The letter dated May 15, 1945, would not be another upbeat missive from her son, Hughie.
Violet Reid had already endured tragedy by then. Three years prior, she had learned another of her sons, James Reid, a navigator with the Royal Canadian Air Force, perished somewhere over the North Sea en route to a bombing mission in Bremen, Germany.
Regarding Hughie’s status, the Defence Department letter out of Calgary did not mince words.
“Dear Mrs. Reid:
This office has just received the official casualty list from Ottawa, and it is with very deep regret that we have learned that your son, Pte. Hughie George Reid, has been reported as severely wounded.”
Hughie would survive. Serving as a dispatch driver, he had been sent ahead of his regiment on his motorcycle to scout the scene and was shot through the neck by an enemy sniper somewhere around Lathen, Germany. It happened less than four months before the end of the Second World War.
Hughie’s children did not ask their father about the scar on his neck. Someone along the line had told them all they needed to know. Hughie never elaborated about the incident, nor about the four-plus years he spent away from his home in Dryden, Ont., while with the Lake Superior Regiment.
“It was just too hard of a subject for him to talk about,” said his daughter, Lori Nicholson, who now lives in Windsor Junction.
“I know he went back to England with a group from the legion but he had cut the trip short because the experience, the memories, were just too hard on him.”
After the war, her father managed to eke out a living and raise a family. He found work as a coal miner and at the Dryden pulp and paper mill. He and his three brothers who survived overseas service struggled with alcohol abuse. Hughie kept mostly to himself, relishing the outdoors. He died of cancer at the age of 62.
But the collection of war letters he left behind show another side of Nicholson’s father. Written while stationed in Debert, McNabs Island, Belgium, Holland, England and France, they offer a spirited account of the day-to-day life of a Second World War infantry man. Primarily addressed to his mother, they range from the breaking news of an engagement to a London woman, which eventually fell apart, to joyous accounts of spending leisurely days in London and Manchester, England.
“Well, I got back safely from leave and had a wonderful time,” read a letter addressed from “Blighty,” England, on Dec. 2, 1943. “I went back to London and Manchester . . . I had a few meals in London at the hotels. Cost me 5.5 pounds for the main course, extra for desserts but it was really worth it.”
There are many others, some on the lighter side, remarking about his penchant for French ladies and cigarettes.
“I sure wish I could speak French. Boy oh boy, is there ever some nice dolls over here. . . . Received your cigs yesterday, pretty well stocked again. I got 300 from the Dryden cigarette fund about a week ago, thanks a lot.”
But the longing for home was always there.

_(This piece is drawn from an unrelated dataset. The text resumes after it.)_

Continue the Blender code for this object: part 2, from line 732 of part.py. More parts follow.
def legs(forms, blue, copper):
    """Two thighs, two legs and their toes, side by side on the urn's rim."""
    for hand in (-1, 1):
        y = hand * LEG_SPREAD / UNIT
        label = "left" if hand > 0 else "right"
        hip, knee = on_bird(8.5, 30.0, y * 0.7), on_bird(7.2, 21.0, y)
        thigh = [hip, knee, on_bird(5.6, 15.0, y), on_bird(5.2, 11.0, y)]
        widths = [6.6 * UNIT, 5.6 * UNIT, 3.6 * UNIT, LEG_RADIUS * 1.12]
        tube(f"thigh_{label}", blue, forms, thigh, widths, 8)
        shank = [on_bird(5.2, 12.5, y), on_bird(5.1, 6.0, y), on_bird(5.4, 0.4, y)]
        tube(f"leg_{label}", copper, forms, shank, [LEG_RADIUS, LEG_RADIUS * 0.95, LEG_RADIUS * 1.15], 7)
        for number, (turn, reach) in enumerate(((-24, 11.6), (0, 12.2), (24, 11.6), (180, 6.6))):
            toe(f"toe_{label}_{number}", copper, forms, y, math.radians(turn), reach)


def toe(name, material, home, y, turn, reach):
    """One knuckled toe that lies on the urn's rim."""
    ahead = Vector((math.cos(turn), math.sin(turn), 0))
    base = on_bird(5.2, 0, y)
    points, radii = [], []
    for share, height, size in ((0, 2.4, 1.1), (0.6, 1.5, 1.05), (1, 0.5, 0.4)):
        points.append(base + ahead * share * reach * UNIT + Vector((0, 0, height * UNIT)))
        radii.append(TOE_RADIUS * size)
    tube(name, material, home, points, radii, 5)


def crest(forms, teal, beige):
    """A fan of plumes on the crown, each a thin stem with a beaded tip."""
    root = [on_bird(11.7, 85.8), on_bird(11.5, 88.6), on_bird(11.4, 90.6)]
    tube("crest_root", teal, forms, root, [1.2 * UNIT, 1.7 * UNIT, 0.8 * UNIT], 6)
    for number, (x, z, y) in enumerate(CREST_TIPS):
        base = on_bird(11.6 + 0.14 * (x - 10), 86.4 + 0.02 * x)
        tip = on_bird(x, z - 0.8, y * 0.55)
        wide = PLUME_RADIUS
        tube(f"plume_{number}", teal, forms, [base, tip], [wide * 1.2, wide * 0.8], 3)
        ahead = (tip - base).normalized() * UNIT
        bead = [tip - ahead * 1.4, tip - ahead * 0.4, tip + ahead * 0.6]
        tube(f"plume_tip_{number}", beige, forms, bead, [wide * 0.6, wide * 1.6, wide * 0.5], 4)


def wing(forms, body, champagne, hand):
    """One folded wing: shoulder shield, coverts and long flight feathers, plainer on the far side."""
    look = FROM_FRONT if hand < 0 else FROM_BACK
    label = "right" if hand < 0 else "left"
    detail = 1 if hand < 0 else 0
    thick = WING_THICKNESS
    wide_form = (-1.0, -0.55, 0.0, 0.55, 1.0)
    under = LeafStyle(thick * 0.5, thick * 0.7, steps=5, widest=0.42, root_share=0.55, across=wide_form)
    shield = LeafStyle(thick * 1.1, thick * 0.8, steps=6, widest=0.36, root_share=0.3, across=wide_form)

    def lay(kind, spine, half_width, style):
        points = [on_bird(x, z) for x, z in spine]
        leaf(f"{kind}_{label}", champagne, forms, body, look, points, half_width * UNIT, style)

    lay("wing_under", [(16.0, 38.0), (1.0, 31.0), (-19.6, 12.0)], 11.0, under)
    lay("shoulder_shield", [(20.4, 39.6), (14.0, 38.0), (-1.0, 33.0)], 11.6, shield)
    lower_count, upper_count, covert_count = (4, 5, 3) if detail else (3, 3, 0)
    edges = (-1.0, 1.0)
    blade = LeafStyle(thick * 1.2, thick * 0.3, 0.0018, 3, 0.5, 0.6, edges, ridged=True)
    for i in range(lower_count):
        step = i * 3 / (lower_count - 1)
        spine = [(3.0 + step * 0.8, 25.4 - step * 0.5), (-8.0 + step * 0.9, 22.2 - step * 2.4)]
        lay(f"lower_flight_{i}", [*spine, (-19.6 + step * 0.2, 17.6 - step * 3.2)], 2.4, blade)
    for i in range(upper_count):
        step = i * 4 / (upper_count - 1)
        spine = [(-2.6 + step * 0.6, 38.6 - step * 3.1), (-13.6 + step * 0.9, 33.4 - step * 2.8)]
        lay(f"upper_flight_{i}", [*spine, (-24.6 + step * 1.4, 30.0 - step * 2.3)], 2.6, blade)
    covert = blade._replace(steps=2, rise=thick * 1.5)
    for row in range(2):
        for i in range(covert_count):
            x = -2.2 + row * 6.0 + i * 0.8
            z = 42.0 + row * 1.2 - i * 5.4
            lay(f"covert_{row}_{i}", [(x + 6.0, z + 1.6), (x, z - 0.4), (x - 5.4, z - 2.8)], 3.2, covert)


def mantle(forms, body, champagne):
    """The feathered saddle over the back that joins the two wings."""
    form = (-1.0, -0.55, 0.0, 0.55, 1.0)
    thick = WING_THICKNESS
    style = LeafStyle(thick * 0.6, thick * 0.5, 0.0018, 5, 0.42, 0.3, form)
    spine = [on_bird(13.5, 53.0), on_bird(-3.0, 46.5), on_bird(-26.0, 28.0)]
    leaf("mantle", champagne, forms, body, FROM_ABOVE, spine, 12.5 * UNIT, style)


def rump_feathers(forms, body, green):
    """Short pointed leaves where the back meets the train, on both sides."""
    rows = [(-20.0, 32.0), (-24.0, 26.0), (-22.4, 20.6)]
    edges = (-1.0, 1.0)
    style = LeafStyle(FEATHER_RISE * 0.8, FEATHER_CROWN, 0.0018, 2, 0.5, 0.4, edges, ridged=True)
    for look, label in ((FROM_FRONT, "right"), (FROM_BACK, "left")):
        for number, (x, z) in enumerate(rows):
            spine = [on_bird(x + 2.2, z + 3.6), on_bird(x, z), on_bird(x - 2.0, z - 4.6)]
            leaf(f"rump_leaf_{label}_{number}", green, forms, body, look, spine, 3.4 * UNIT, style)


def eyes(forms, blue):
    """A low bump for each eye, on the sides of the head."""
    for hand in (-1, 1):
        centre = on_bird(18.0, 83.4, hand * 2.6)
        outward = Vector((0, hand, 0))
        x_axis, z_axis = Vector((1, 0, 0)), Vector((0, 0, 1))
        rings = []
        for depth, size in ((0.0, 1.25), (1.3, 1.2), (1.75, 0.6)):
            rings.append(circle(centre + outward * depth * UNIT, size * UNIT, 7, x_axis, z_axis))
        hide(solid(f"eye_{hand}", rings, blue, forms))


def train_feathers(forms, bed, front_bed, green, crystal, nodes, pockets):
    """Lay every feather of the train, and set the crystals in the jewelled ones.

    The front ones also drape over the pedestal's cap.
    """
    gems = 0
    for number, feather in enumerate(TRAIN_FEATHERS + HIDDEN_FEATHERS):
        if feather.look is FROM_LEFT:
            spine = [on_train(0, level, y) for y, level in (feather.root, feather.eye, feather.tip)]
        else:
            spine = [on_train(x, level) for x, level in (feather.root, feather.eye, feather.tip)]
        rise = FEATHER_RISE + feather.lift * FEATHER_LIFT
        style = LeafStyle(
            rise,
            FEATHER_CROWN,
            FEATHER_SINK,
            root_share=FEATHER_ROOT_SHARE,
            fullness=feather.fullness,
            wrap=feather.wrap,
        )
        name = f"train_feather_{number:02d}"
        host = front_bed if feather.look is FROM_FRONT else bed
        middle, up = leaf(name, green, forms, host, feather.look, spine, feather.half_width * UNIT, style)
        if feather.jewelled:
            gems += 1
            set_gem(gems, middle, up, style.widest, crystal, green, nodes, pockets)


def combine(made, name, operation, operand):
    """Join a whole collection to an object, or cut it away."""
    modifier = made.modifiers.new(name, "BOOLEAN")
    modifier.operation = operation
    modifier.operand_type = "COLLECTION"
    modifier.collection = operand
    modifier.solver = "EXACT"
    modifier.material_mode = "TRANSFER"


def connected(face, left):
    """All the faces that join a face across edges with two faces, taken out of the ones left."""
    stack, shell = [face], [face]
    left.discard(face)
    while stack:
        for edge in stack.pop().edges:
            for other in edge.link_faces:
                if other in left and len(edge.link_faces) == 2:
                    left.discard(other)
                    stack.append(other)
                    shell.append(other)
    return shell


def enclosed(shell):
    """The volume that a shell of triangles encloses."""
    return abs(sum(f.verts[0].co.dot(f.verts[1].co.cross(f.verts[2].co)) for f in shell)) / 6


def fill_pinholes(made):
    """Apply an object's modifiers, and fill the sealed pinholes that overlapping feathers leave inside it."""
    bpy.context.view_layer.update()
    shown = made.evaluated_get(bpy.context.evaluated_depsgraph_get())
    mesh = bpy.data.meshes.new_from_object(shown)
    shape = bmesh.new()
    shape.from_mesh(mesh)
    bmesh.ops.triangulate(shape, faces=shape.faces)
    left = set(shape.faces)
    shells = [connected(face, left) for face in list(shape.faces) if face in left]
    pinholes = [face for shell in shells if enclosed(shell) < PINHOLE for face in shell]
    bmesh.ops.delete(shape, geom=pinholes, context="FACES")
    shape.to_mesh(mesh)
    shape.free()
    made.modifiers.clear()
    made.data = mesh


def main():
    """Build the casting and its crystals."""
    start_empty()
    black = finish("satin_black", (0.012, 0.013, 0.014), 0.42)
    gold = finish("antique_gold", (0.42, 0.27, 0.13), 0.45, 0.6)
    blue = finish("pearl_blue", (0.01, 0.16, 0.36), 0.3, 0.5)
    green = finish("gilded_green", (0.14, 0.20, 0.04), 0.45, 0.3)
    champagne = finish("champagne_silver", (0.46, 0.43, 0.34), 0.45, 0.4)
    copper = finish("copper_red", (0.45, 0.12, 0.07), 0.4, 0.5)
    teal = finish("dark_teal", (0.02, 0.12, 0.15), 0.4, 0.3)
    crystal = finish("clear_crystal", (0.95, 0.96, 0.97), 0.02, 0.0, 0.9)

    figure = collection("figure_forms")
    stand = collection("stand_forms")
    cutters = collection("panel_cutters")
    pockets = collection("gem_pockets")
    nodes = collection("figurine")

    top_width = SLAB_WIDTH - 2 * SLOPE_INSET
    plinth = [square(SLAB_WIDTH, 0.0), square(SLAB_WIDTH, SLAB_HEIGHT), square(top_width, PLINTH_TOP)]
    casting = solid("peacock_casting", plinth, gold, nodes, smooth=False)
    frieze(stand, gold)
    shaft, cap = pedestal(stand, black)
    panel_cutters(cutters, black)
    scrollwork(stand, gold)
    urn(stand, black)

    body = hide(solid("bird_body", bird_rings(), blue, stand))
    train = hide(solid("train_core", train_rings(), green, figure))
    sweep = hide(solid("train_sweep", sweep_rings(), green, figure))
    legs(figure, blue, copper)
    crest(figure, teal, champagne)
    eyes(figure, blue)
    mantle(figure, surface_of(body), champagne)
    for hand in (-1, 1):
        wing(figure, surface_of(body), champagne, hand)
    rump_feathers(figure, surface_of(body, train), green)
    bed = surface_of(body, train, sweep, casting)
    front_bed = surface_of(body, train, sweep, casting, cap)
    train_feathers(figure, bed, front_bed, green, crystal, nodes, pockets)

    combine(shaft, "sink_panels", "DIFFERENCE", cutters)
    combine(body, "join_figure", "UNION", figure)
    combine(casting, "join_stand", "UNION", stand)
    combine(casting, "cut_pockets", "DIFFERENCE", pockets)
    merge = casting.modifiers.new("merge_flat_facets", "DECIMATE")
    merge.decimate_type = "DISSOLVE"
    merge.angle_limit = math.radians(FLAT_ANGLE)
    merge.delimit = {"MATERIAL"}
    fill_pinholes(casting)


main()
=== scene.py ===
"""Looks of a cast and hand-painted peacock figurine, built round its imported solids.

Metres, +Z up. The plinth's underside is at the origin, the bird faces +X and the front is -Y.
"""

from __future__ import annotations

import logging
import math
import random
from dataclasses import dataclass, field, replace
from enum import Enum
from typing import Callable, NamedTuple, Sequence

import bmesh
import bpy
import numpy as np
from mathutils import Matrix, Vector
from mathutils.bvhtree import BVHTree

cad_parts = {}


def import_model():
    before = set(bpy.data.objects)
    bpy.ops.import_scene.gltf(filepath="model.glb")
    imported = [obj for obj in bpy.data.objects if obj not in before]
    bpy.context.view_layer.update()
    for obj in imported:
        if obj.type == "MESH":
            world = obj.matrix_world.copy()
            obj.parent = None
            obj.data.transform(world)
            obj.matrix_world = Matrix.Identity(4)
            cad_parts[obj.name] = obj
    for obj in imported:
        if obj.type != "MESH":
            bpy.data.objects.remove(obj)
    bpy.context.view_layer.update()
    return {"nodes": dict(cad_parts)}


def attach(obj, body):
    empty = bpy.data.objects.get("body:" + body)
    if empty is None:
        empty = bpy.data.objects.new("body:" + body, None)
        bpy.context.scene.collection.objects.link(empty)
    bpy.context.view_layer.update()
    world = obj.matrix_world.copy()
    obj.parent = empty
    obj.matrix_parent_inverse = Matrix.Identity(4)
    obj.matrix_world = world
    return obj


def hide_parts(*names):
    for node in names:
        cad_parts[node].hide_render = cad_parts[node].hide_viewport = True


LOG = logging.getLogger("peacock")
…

“Well it will soon be three years in the army and I am sure getting enough of it,” reads a missive dated Nov. 17, 1942. “Sure be glad when it’s all over.”

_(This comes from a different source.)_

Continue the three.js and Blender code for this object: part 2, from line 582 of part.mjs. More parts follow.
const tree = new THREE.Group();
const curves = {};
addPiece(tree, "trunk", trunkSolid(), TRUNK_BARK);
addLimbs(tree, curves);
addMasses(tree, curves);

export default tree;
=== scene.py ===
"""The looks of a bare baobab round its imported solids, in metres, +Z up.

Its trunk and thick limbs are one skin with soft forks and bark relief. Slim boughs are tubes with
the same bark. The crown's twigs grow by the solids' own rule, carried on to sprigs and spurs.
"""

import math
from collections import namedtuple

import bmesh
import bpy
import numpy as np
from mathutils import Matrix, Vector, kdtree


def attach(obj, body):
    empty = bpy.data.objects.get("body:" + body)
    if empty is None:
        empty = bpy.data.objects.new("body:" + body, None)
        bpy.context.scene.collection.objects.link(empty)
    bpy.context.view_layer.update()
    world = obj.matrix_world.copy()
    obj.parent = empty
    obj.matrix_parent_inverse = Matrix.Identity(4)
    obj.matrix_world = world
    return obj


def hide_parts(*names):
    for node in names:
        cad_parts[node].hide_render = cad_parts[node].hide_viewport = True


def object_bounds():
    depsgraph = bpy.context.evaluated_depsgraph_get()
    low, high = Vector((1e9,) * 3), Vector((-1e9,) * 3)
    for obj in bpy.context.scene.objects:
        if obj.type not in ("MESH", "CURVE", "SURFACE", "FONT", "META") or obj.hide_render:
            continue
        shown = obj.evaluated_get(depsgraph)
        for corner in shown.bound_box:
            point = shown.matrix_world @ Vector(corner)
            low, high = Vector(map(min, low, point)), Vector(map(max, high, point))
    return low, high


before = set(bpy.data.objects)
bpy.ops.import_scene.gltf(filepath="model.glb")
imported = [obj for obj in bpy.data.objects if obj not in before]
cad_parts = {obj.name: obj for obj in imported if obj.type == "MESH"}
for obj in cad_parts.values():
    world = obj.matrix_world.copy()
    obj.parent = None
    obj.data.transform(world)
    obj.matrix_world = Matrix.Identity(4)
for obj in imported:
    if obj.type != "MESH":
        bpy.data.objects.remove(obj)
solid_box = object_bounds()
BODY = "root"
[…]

Nicholson would discover the letters only a few years ago. Reading them made her feel closer to her dad, the young man she never knew.
“He passed away in my early 20s. It gives me the chance to think of what he was like as a younger man. I could never see him as a letter writer. So the fact that there was that many was pretty impressive.”
But beyond this, the letters offered her a different story of the war, accounts away from the battlefields to the more mundane happenings of a soldier.
“I think it makes you realize how they were feeling when they were going through all of that. You hear a lot of war stories but they don’t depict the calm. They are still doing other things, waiting for battle, doing camp chores.”
Nicholson would discover that he had been stationed in Debert and McNabs Island for short periods before heading overseas. As the letters indicate, he wasn’t fussy about Halifax, describing the city as being rather dirty and the seafood not that good and too expensive.
“I couldn’t believe it, that my dad walked in Halifax. So it’s that lost connection that’s coming back.”
This Remembrance Day, Nicholson will feel a little closer to her father, to his private story.
“I am still moved by the parades, picturing my dad as one of the veterans. I’m thankful for the letters, his story. It’s another reminder of what a great service they did for us.”